The second town along the road, Eureka, was very quaint and homey-feeling. We decided to stop at a little diner to get our passports stamped, and to treat ourselves to an ice cream cone. This just seemed like the kind of town where a soft-serve cone would fit in with the ambience. Unfortunately, we’d never had worse ice cream in our lives – terrible texture, no flavor, we took one lick and both dumped our cones in the garbage. Then we drove out of there fast in case anyone inside the diner was looking! We headed on to Austin, where we were to spend the night, dreaming of soft-serve.

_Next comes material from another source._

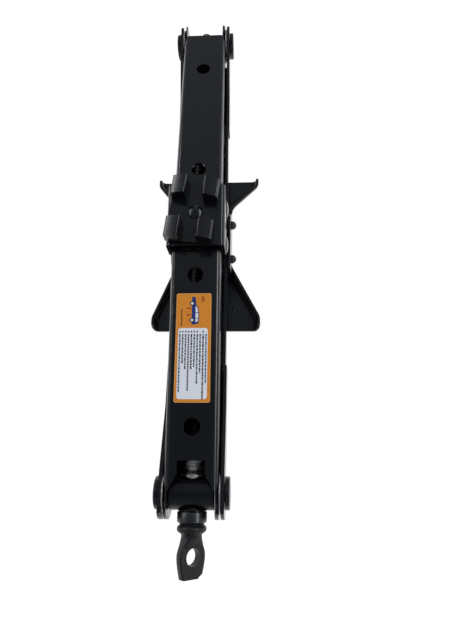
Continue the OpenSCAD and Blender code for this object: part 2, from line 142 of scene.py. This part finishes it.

We determined that we would get a replacement cone, and crossed our fingers that the second one would be more tasty. It seemed to be a good omen when we saw a sign for a diner in Austin as we approached town that had a picture of an ice cream cone on it. We stopped, got our passports stamped, got two vanilla cones and licked. . . .. yum! As it was almost dark, we drove the two
blocks to the other end of town where our motel awaited. We had to laugh when we pulled up – it had five rooms and a verrrrry rustic look to it. When we got our room we realized this would probably be our least favorite night of the trip – it was basically a mobile home trailer, with two small rooms each just big enough for a bed, with dark paneling on all the walls, those old mirrored tile squares in some places in an unsuccessful attempt to lighten the place up, and light fixtures that had low-wattage fluorescent light bulbs that only managed to give a dim, grungy lighting. We were kind of afraid of the (imagined, we couldn't see well enough to verify our suspicion) lack of cleanliness of the bedding, so we both decided to sleep in our clothes. In fact, Lauren slept on top of her bed, with a blanket we’d brought along in the car. I thought about eating the night’s $50 charge and finding another place, but the only other motels in town looked about on a par, or maybe even worse.
The day’s lesson: you can’t judge a town by it’s ice cream. We would have been better off staying at the Day’s Inn in Eureka.